Israel has attacked convoys bringing arms to Hezbollah and groups on several Israeli fronts dozens of times over the last five years, a top Israeli military commander has confirmed for the first time two weeks ago. The number of Israeli attacks on such convoys since 2012 is approaching triple digits, Maj. Gen. Amir Eshel, the outgoing commander of the Israel Air Force, told Haaretz.
Commenting on Thursday's attack, the Syrian army said the strike was "a desperate attempt" to raise the morale of terror organisation ISIS because of the recent losses the group has suffered at the hands of the Syrian military. According to the Syrian army, the attack attributed to Israel proves Israel's support of the global jihadist terror group.
The Syrian army has warned of "dangerous consequences to Israeli aggression in the region."
Various people, including Prime Minister Benjamin Netanyahu himself, have openly admitted to Israeli attacks on arms convoys to Hezbollah, but no numbers have been cited. Israel has been reluctant to talk about the scope of such attacks beyond its borders. Eshel's comments are the first time that a senior Israel Defense Forces officer has specifically revealed the practice.
Israel's army is currently carrying out its largest drill in 20 years in the north of the country, and encompasses all forces: ground, air, sea and intelligence. The drill, which will be overseen by Israel Defense Forces' Northern Command, is expected to through next week.
It will include a scenario of instant escalation, in which the army has to defend Israel against multiple terrorist infiltrations in the north.
This would be the first such Israeli strike in Syria since a cease-fire was reached in southern Syria in July.

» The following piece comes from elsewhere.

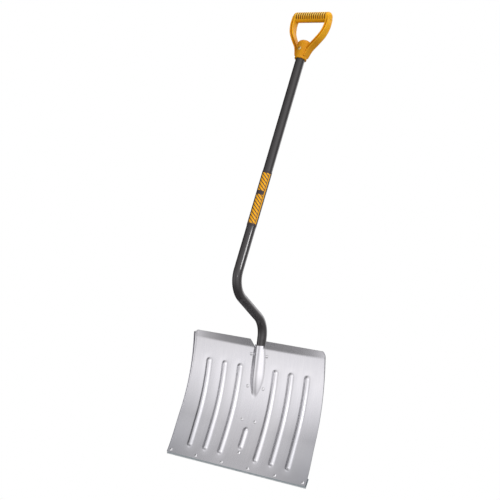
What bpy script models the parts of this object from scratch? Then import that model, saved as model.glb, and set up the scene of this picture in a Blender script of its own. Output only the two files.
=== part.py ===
"""Snow shovel: a ribbed aluminium scoop on a cranked steel tube with a D-shaped grip.

Units are metres. +Z runs up the straight part of the shaft, X runs across the scoop, and
the scoop's hollow side faces -Y. The origin is the middle of the wear strip's bottom face.
"""

import math

import bmesh
import bpy
from mathutils import Matrix, Vector

GAP = 0.0003                    # left between pieces that touch

# Scoop sheet
SCOOP_WIDTH = 0.457             # 18 in across the working edge
SCOOP_TOP_WIDTH = 0.431         # across the fold of the top lip
SHEET = 0.0016                  # aluminium thickness
EDGE_Z = 0.005                  # the sheet's lower edge, above the wear strip's
FLAT_Z = 0.030                  # the profile is straight below this
DEEPEST_Z = 0.120               # where the hollow is deepest
LOWER_RADIUS = 0.847            # profile below the deepest point
UPPER_RADIUS = 0.500            # profile above it
DISH = 0.0085                   # the sides stand this far ahead of the middle
FOLD_Z = 0.331                  # the top lip's fold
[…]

Israel, however, voiced its disatisfaction with the fact that its security interests were not reflected in the draft cease-fire agreement formulated by the United States and Russia.
Last week, Netanyahu told visiting UN Secretary General Antonio Guterres on Monday that Iran is building sites to produce precision guided missiles in Syria and Lebanon.
Last month, Netanyahu stressed to Russian President Vladimir Putin the importance of removing Iranian and Hezbollah forces from Syria in order to prevent a future war.